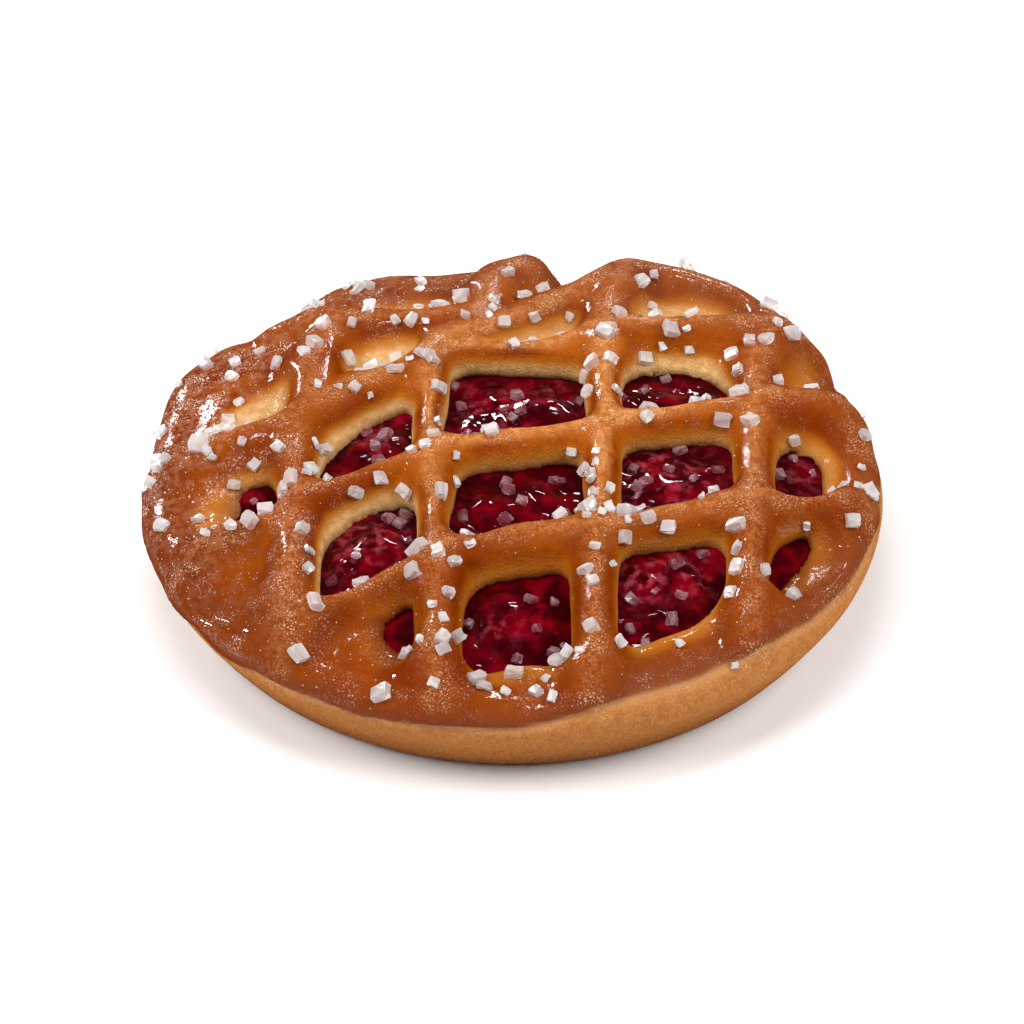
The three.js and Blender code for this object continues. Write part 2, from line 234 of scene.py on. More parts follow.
def dough_depth(x, y, z):
    """How far a point lies inside the closed dome and case, before the lattice is cut; negative outside."""
    rim = read(rim_map, x, y)
    reach, edge, crown = lid_edge_and_crown(x, y, rim)
    rise = np.maximum(z - edge, 0) / crown
    slope = np.sqrt((DOME_POWER * reach ** (DOME_POWER - 1) / rim) ** 2 + (2 * rise / crown) ** 2)
    dome = (reach**DOME_POWER + rise**2 - 1) / np.maximum(slope, 0.03)
    up = np.clip(z / edge, 0, 1)
    wall = np.interp(up, *zip(*WALL_RADII))
    wall = wall + (rim - LID_RADIUS) * step_between(0.05, 1, up)
    below = 0.85 * (np.hypot(x, y) - wall)
    return -np.where(z > edge, dome, below)


def cavity(x, y, z):
    """Positive in the space that the filling takes up."""
    wall = np.interp(z, [p[1] for p in POT_RADII], [p[0] for p in POT_RADII])
    return np.minimum(np.minimum(0.8 * (wall - np.hypot(x, y)), z - FLOOR_THICKNESS),
                      read(top_map, x, y) - JELLY_DEPTH - JELLY_GAP - z)


def crust_field(x, y, z):
    """Negative inside the crust."""
    depth = dough_depth(x, y, z)
    reach = np.hypot(x, y) / read(rim_map, x, y)
    seam = read(seam_map, x, y)
    on_lid = step_between(seam - 0.4, seam + 1.2, z)
    near_rim = step_between(0.55, 0.85, reach)
    crest = np.exp(-((read(crest_map, x, y) / CREST_REACH) ** 2))
    ridge = crest * (0.3 + 1.2 * near_rim * step_between(1.04, 0.88, reach)) - 0.3 * near_rim
    web = WEB_DEPTH * step_between(2.6, 6.5, read(crest_map, x, y)) * step_between(1.0, 0.86, reach)
    sunk = read(hollow_map, x, y)
    sunk = sunk + web * (1 - sunk / DEEPEST_SAG)
    near_edge = step_between(0.8, 0.95, reach)
    lip = LIP * near_edge * on_lid - GROOVE * near_edge * np.exp(-(((z - seam) / GROOVE_REACH) ** 2))
    outer = -depth - ridge * on_lid - lip + sunk * on_lid
    outer = outer - TOP_RIPPLE * read(ripple, x, y) * on_lid
    well = WELL_DEPTH - SHELF * step_between(44.6, 45.8, np.hypot(x, y))
    cut = np.minimum(-read(opening_map, x, y), well - read(top_map, x, y) + z)
    u, v = np.maximum(outer + STRIP_ROUNDING, 0), np.maximum(cut + STRIP_ROUNDING, 0)
    shell = np.minimum(np.maximum(outer, cut), -STRIP_ROUNDING) + np.hypot(u, v)
    shell = np.maximum(shell, cavity(x, y, z))
    u, v = np.maximum(shell + FOOT_ROUNDING, 0), np.maximum(-z + FOOT_ROUNDING, 0)
    return np.minimum(np.maximum(shell, -z), -FOOT_ROUNDING) + np.hypot(u, v)


def fill_pinches(values):
    """Fills the grid points where the surface would touch itself along an edge."""
    for _ in range(6):
        inside = values < 0
        for a, b in ((0, 1), (0, 2), (1, 2)):
            squares = []
            for i, j in ((0, 0), (1, 0), (0, 1), (1, 1)):
                part = [slice(None)] * 3
                part[a] = slice(i, values.shape[a] - 1 + i)
                part[b] = slice(j, values.shape[b] - 1 + j)
                squares.append(tuple(part))
            near, beside, above, far = [inside[part] for part in squares]
            pinched = (near == far) & (beside == above) & (near != beside)
            values[squares[1]][pinched & near] = -0.02
            values[squares[0]][pinched & ~near] = -0.02


def surface_net(values, origin, step):
    """Points and four-sided faces of the surface where a grid of values turns from negative to positive."""
    inside = values < 0
    size = np.array(values.shape) - 1
    count = np.zeros(size, np.int8)
    corners = [(i, j, k) for i in (0, 1) for j in (0, 1) for k in (0, 1)]
    for i, j, k in corners:
        count += inside[i:size[0] + i, j:size[1] + j, k:size[2] + k]
    mixed = (count > 0) & (count < 8)
    cells = np.argwhere(mixed)
    number = np.full(mixed.shape, -1)
    number[mixed] = np.arange(len(cells))
    total, hits = np.zeros((len(cells), 3)), np.zeros(len(cells))
    for axis in range(3):
        unit = np.eye(3, dtype=int)[axis]
        for side in corners:
            if side[axis]:
                continue
            start = cells + side
            end = start + unit
            a, b = values[tuple(start.T)], values[tuple(end.T)]
            crossing = (a < 0) != (b < 0)
            share = np.where(crossing, a / np.where(crossing, a - b, 1), 0)
            total += np.where(crossing[:, None], start + share[:, None] * unit, 0)
            hits += crossing
    points = np.array(origin) + step * total / hits[:, None]
    faces = []
    for axis in range(3):
        u, v = [a for a in range(3) if a != axis]
        low = np.take(inside, range(size[axis]), axis)
        high = np.take(inside, range(1, size[axis] + 1), axis)
        edges = np.argwhere(low != high)
        within = (edges[:, u] > 0) & (edges[:, v] > 0) & (edges[:, u] < size[u]) & (edges[:, v] < size[v])
        edges = edges[within]
        around = []
        for du, dv in ((1, 1), (0, 1), (0, 0), (1, 0)):
            cell = edges.copy()
            cell[:, u] -= du
            cell[:, v] -= dv
            around.append(number[tuple(cell.T)])
        quads = np.stack(around, 1)
        outward = low[tuple(edges.T)] == (axis != 1)
        quads[~outward] = quads[~outward][:, ::-1]
        faces.append(quads)
    return points, np.vstack(faces)


def settle(field, points, rounds, reach):
    """Moves points onto the surface where the field is zero."""
    nudge = 0.05
    for _ in range(rounds):
        here = field(*points.T)
        slope = np.stack([(field(*(points + d).T) - here) / nudge for d in nudge * np.eye(3)], 1)
        move = -here[:, None] * slope / np.maximum((slope**2).sum(1), 0.05)[:, None]
        length = np.linalg.norm(move, axis=1, keepdims=True)
        points = points + move * np.minimum(1, reach / np.maximum(length, 1e-9))
    return points


def mesh_piece(name, points, faces):
    """A smooth mesh object from points in millimetres."""
    mesh = bpy.data.meshes.new(name)
    mesh.from_pydata((np.asarray(points) * 0.001).tolist(), [], [list(map(int, face)) for face in faces])
    mesh.polygons.foreach_set("use_smooth", [True] * len(mesh.polygons))
    piece = bpy.data.objects.new(name, mesh)
    bpy.context.scene.collection.objects.link(piece)
    return piece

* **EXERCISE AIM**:
Wherever a line in the data above holds "scene", copy that line.

* **FULL SOLUTION**:
The three.js and Blender code for this object continues. Write part 2, from line 234 of scene.py on. More parts follow.
    bpy.context.scene.collection.objects.link(piece)